*** SOURCE EXCERPT

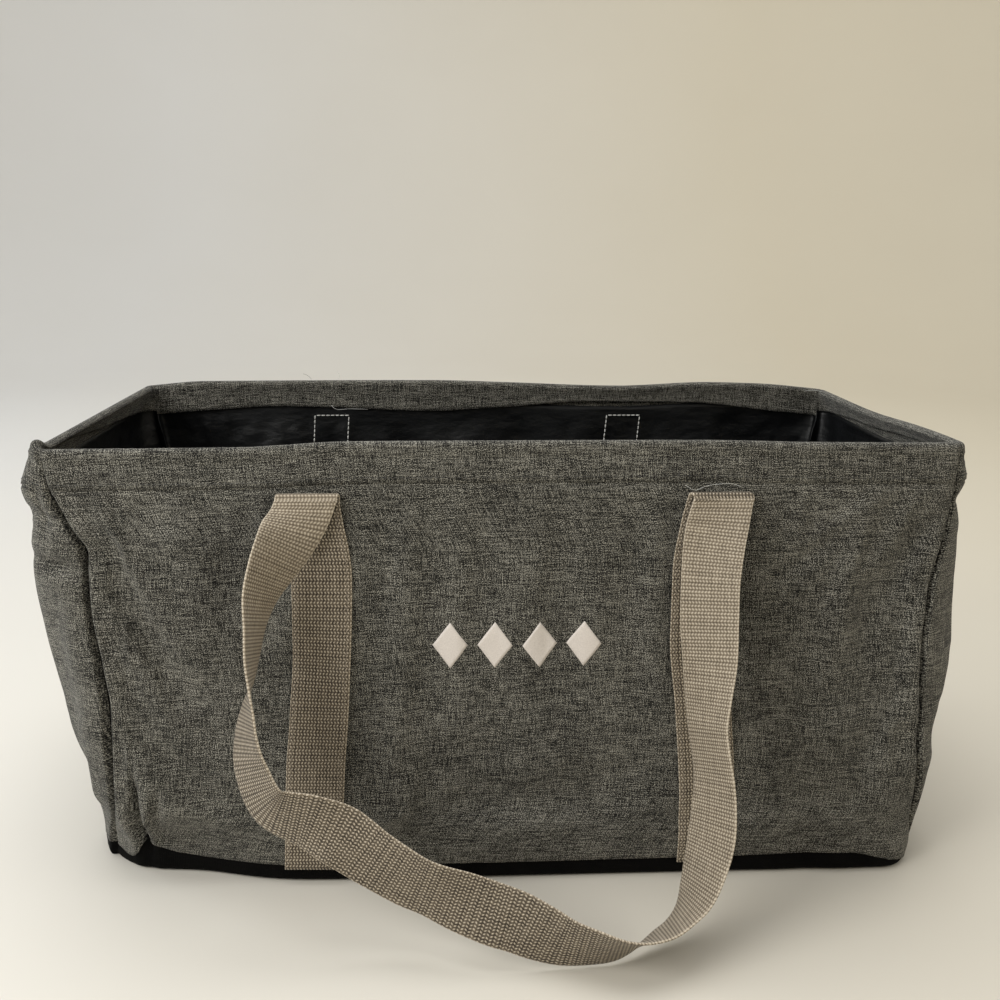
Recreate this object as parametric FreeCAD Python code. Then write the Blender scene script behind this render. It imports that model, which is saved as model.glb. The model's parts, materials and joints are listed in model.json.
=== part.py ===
"""Foldable tote bag: a soft fabric box, held open by a wire in its rim, with two webbing handles.

Units are millimetres. The origin is the centre of the base's underside. X runs along the bag,
-Y is the printed front and +Z is up. The bag stands open, and both handles hang outside it
with their loops resting on the ground.
"""
import FreeCAD, Part
import math
import os

V = FreeCAD.Vector

# Overall size of the open bag
RIM_LENGTH = 559.0
RIM_DEPTH = 254.0
HEIGHT = 286.0

# Rim: the casing is folded over the wire, and hangs down on both sides of it
WIRE_D = 3.0
RIM_CORNER_R = 12.0
CASING_T = 0.8
CASING_CAVITY = 5.0
CASING_DROP = 24.0
FERRULE_X = 112.0
FERRULE_D = 4.4
FERRULE_LENGTH = 22.0
FERRULE_CLEARANCE = 0.05
WIRE_END_GAP = 1.0

# Walls: half length, half depth and corner radius of the outer face, from the foot to the top
WALL_TOP = HEIGHT - 18.0
CASING_ENTRY_Z = HEIGHT - CASING_DROP - 4.0
MID_Z = 200.0
WALL_IN_CASING = 1.9
CASING_HALF = CASING_CAVITY / 2 + CASING_T
WIRE_HALF_X = RIM_LENGTH / 2 - CASING_HALF
WIRE_HALF_Y = RIM_DEPTH / 2 - CASING_HALF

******

• **TASK DESCRIPTION**: All of the lines above must be returned exactly.

• **SOLVED EXERCISE**:
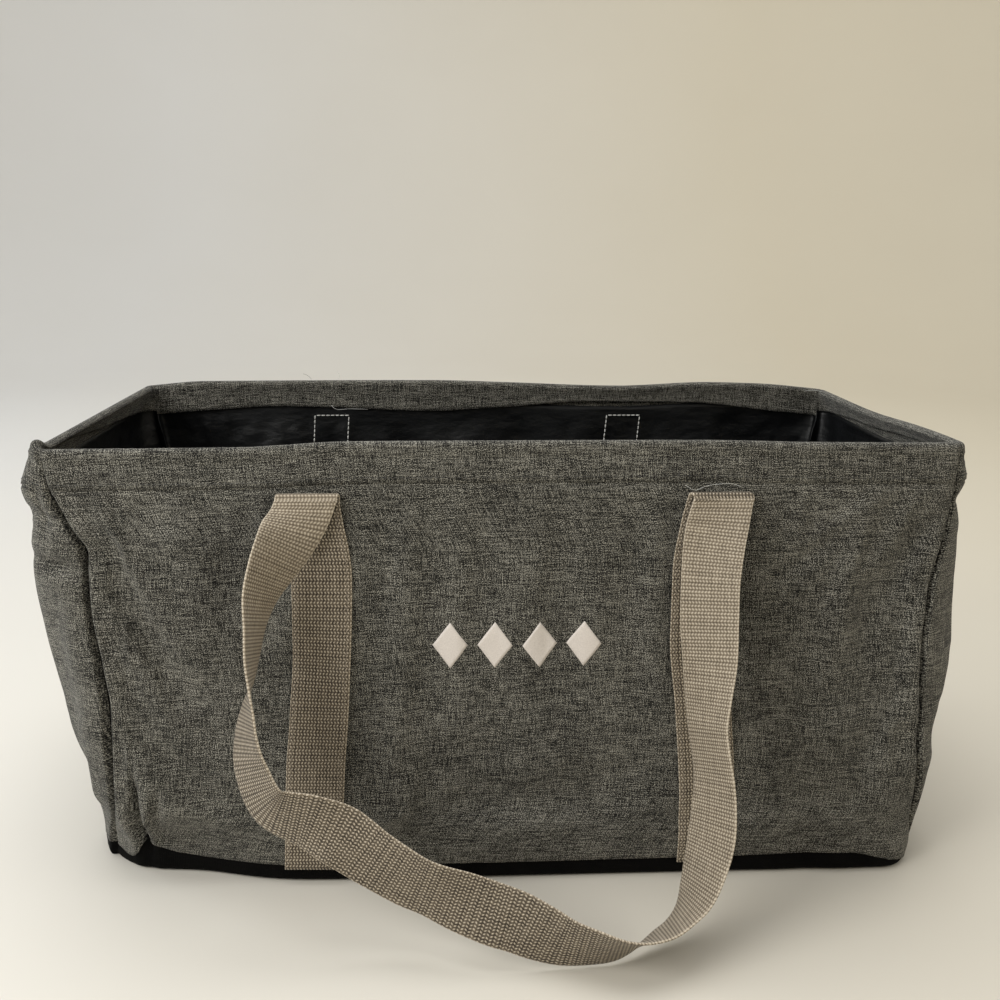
Recreate this object as parametric FreeCAD Python code. Then write the Blender scene script behind this render. It imports that model, which is saved as model.glb. The model's parts, materials and joints are listed in model.json.
=== part.py ===
"""Foldable tote bag: a soft fabric box, held open by a wire in its rim, with two webbing handles.

Units are millimetres. The origin is the centre of the base's underside. X runs along the bag,
-Y is the printed front and +Z is up. The bag stands open, and both handles hang outside it
with their loops resting on the ground.
"""
import FreeCAD, Part
import math
import os

V = FreeCAD.Vector

# Overall size of the open bag
RIM_LENGTH = 559.0
RIM_DEPTH = 254.0
HEIGHT = 286.0

# Rim: the casing is folded over the wire, and hangs down on both sides of it
WIRE_D = 3.0
RIM_CORNER_R = 12.0
CASING_T = 0.8
CASING_CAVITY = 5.0
CASING_DROP = 24.0
FERRULE_X = 112.0
FERRULE_D = 4.4
FERRULE_LENGTH = 22.0
FERRULE_CLEARANCE = 0.05
WIRE_END_GAP = 1.0

# Walls: half length, half depth and corner radius of the outer face, from the foot to the top
WALL_TOP = HEIGHT - 18.0
CASING_ENTRY_Z = HEIGHT - CASING_DROP - 4.0
MID_Z = 200.0
WALL_IN_CASING = 1.9
CASING_HALF = CASING_CAVITY / 2 + CASING_T
WIRE_HALF_X = RIM_LENGTH / 2 - CASING_HALF
WIRE_HALF_Y = RIM_DEPTH / 2 - CASING_HALF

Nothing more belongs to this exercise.